**WRITTEN REQUEST**
Return exactly the lines that run from the beginning through the line containing "its hollow underneath.", both included, and no others.

**PROVIDED MATERIAL**
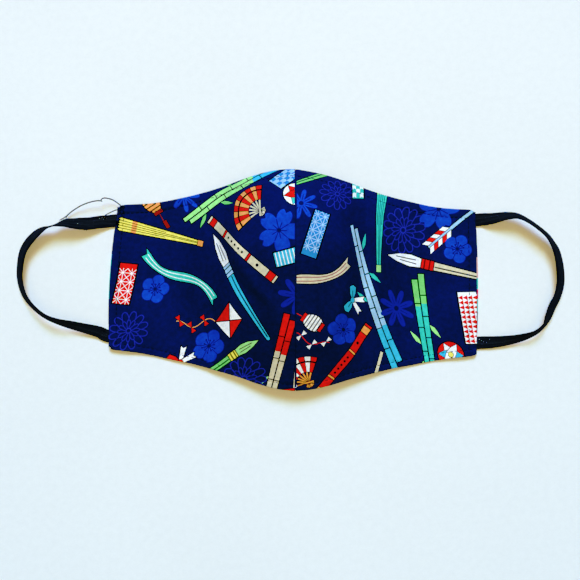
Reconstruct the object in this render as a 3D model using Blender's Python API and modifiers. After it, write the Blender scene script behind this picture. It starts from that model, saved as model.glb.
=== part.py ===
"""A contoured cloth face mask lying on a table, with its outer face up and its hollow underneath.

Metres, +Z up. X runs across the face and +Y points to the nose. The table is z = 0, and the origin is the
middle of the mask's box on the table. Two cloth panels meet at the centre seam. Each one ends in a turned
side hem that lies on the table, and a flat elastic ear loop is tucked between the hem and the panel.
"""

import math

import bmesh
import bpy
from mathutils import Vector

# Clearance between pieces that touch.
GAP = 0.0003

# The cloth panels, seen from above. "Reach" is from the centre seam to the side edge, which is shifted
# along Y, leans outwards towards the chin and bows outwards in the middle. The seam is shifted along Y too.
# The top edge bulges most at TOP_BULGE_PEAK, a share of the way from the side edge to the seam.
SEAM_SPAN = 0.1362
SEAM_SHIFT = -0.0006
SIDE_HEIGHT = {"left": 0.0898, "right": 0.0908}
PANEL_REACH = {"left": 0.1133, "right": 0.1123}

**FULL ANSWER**
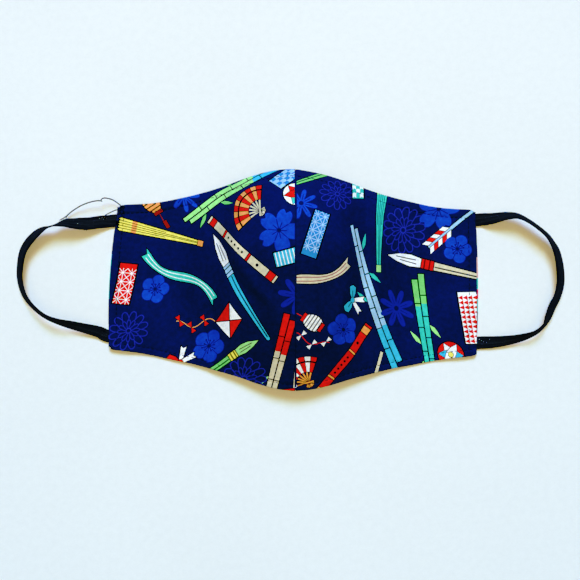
Reconstruct the object in this render as a 3D model using Blender's Python API and modifiers. After it, write the Blender scene script behind this picture. It starts from that model, saved as model.glb.
=== part.py ===
"""A contoured cloth face mask lying on a table, with its outer face up and its hollow underneath.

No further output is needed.